* _Set task_
What is needed is an exact copy of the lines from the line containing "build_frame()" to the line containing "zip(*points))), Vector(map(max, zip(*points)))", both lines included, and nothing else.

[BEGIN Material provided]

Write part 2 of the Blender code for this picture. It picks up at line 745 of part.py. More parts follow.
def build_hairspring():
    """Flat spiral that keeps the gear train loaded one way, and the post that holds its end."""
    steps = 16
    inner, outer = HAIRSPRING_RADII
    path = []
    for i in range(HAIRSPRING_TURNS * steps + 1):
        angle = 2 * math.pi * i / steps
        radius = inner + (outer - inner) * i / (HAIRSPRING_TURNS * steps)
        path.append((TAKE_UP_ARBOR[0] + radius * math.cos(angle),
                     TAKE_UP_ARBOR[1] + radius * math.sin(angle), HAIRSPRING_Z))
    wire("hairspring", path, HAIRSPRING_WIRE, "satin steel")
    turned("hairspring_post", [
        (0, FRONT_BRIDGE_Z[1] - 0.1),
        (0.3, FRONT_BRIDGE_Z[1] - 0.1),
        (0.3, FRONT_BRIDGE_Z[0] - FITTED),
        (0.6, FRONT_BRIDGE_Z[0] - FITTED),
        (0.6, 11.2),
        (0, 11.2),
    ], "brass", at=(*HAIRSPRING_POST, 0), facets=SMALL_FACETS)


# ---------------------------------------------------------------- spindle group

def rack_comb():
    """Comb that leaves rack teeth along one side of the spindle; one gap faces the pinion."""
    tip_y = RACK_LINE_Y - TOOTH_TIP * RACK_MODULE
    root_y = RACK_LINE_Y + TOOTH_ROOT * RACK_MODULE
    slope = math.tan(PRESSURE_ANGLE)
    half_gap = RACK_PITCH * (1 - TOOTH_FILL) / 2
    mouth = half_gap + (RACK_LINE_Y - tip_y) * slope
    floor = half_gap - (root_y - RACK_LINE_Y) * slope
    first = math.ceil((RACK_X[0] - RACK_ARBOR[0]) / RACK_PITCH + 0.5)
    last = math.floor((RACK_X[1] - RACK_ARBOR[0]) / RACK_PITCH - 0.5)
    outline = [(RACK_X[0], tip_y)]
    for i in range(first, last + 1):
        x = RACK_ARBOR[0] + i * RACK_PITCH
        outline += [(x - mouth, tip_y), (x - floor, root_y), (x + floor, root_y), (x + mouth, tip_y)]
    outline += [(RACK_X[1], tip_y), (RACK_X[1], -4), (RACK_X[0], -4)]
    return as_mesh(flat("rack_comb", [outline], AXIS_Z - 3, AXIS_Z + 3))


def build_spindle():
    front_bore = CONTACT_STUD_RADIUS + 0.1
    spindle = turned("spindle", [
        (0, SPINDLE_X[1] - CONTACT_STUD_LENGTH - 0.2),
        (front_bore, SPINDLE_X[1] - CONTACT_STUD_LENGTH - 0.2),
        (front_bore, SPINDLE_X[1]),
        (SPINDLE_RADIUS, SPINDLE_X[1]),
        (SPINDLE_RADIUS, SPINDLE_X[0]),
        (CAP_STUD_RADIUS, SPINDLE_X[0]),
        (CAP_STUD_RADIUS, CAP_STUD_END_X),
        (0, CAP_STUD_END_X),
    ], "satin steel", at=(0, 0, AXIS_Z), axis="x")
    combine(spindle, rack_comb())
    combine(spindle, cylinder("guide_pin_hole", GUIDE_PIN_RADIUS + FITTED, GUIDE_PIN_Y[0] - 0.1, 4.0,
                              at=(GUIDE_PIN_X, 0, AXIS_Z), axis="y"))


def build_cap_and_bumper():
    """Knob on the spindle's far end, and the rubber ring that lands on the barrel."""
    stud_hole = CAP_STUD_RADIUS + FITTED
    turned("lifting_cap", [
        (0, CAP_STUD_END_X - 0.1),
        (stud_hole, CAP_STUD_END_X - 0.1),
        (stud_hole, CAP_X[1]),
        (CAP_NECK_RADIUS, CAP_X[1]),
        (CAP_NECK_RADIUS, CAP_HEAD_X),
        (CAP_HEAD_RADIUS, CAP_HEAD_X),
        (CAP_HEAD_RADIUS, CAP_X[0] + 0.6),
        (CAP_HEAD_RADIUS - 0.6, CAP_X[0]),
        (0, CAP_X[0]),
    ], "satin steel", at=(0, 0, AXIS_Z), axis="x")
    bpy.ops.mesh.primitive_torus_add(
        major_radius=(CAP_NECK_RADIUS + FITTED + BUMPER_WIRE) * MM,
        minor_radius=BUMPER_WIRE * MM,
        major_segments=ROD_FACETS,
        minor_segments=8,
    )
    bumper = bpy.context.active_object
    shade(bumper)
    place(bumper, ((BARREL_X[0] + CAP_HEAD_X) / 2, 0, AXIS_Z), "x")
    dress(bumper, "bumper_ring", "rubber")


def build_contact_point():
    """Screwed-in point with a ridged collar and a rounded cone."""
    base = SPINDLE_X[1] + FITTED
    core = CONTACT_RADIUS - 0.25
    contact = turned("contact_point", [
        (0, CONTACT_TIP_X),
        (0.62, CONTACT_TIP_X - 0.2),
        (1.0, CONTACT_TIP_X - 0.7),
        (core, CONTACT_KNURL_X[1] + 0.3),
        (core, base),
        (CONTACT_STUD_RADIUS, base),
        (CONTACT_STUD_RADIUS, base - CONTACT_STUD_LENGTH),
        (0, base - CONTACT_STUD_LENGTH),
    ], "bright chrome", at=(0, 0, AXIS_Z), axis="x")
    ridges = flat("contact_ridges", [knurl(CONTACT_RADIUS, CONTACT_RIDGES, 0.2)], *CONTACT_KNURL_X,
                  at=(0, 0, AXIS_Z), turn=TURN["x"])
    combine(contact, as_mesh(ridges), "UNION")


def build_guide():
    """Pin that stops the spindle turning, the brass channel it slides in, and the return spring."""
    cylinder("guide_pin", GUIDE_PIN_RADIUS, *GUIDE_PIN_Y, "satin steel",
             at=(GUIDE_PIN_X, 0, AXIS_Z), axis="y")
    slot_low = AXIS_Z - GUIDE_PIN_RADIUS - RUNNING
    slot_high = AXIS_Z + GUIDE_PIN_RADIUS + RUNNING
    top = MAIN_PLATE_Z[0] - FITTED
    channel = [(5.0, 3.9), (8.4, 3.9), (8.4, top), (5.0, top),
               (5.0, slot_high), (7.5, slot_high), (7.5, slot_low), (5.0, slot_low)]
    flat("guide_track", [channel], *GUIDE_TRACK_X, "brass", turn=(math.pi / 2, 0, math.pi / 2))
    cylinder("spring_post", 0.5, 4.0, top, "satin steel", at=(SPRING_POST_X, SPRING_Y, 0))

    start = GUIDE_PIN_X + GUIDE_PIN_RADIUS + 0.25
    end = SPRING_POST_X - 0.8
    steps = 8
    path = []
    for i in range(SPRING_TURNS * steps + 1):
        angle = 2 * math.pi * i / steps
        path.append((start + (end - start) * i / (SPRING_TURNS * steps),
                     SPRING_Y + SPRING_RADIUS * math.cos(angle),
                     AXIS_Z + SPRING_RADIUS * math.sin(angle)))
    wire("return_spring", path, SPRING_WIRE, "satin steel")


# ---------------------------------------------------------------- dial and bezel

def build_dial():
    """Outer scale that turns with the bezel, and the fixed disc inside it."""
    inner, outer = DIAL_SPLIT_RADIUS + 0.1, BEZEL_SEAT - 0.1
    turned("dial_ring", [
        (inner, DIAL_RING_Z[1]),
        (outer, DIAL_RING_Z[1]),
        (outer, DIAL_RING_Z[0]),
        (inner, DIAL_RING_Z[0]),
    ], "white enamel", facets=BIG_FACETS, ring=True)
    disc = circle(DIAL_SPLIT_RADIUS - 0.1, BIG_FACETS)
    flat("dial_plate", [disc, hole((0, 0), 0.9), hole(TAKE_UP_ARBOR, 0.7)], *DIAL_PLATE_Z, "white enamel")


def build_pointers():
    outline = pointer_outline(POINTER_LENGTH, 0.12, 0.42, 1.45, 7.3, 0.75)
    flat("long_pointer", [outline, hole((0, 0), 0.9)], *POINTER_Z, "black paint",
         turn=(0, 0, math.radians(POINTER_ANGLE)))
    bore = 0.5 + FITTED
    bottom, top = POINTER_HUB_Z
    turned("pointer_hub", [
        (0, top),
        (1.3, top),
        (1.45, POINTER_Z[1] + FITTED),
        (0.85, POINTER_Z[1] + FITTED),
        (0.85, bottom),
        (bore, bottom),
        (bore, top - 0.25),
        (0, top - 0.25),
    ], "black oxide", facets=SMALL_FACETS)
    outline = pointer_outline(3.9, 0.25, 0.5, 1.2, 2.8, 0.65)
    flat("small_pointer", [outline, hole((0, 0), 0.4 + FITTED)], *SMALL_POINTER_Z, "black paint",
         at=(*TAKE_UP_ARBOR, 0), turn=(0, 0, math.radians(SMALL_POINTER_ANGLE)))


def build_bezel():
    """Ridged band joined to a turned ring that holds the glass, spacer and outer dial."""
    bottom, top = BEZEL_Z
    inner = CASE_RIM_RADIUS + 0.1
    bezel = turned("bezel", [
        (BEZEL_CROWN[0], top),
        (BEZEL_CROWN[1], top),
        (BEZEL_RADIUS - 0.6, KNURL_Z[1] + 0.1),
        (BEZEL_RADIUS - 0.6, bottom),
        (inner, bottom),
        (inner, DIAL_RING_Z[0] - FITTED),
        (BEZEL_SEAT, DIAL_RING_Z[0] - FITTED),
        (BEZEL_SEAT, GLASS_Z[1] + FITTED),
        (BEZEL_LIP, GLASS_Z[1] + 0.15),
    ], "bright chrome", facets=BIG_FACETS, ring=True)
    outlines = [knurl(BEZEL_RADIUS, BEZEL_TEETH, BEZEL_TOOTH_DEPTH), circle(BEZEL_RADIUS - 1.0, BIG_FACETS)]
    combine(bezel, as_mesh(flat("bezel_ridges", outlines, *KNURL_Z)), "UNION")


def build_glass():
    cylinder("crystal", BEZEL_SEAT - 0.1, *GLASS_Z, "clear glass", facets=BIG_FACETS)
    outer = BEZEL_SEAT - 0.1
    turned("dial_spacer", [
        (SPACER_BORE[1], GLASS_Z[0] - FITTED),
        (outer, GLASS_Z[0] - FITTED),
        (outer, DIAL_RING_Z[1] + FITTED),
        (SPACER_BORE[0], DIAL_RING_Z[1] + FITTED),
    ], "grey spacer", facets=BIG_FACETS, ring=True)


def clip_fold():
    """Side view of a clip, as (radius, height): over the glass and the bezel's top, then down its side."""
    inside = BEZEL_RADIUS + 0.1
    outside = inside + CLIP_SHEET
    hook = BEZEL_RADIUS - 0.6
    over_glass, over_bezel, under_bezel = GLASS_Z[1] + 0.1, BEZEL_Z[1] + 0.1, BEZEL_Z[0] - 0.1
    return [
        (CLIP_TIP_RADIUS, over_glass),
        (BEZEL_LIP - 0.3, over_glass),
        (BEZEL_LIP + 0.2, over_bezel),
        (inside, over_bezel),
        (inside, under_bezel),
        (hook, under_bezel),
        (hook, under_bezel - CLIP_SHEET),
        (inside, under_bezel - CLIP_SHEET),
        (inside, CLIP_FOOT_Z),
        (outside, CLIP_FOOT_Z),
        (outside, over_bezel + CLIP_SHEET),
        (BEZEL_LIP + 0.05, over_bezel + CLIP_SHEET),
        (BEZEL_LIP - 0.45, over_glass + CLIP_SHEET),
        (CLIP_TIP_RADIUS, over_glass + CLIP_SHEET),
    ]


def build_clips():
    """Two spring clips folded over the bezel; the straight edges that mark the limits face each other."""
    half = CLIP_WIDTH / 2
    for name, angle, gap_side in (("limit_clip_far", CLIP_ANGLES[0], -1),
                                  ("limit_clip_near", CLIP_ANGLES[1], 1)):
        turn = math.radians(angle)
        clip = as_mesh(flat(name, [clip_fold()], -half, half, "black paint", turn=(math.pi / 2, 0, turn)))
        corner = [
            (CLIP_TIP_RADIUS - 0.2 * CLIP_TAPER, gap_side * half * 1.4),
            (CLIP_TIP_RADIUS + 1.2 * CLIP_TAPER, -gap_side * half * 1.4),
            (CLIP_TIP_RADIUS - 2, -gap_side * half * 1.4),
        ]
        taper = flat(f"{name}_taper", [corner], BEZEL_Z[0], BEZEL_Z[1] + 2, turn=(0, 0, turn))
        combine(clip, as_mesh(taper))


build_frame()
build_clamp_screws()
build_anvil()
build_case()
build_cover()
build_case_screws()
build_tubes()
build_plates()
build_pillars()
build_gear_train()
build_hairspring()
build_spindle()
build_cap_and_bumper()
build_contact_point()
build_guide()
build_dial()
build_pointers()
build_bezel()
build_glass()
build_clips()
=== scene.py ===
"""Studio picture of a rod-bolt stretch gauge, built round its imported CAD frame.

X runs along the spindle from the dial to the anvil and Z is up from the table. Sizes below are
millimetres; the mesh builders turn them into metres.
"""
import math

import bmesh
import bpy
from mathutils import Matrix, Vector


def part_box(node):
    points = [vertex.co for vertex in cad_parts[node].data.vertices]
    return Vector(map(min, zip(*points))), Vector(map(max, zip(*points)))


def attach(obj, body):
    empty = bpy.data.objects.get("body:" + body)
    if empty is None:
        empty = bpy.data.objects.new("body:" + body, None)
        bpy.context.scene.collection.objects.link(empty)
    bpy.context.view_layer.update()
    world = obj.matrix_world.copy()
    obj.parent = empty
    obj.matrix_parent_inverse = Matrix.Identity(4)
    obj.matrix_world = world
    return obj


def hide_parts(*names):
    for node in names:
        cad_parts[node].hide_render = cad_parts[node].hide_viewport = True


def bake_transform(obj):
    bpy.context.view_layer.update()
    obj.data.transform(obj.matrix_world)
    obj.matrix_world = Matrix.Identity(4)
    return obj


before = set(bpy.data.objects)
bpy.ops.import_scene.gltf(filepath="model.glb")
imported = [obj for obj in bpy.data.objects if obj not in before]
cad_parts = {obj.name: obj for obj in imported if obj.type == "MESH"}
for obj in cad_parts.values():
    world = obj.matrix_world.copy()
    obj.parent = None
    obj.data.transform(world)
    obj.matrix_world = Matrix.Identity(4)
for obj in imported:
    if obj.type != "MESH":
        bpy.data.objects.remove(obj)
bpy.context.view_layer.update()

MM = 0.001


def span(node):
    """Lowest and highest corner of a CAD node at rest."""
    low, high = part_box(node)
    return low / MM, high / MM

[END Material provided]

* _Response for this exercise_
build_frame()
build_clamp_screws()
build_anvil()
build_case()
build_cover()
build_case_screws()
build_tubes()
build_plates()
build_pillars()
build_gear_train()
build_hairspring()
build_spindle()
build_cap_and_bumper()
build_contact_point()
build_guide()
build_dial()
build_pointers()
build_bezel()
build_glass()
build_clips()
=== scene.py ===
"""Studio picture of a rod-bolt stretch gauge, built round its imported CAD frame.

X runs along the spindle from the dial to the anvil and Z is up from the table. Sizes below are
millimetres; the mesh builders turn them into metres.
"""
import math

import bmesh
import bpy
from mathutils import Matrix, Vector


def part_box(node):
    points = [vertex.co for vertex in cad_parts[node].data.vertices]
    return Vector(map(min, zip(*points))), Vector(map(max, zip(*points)))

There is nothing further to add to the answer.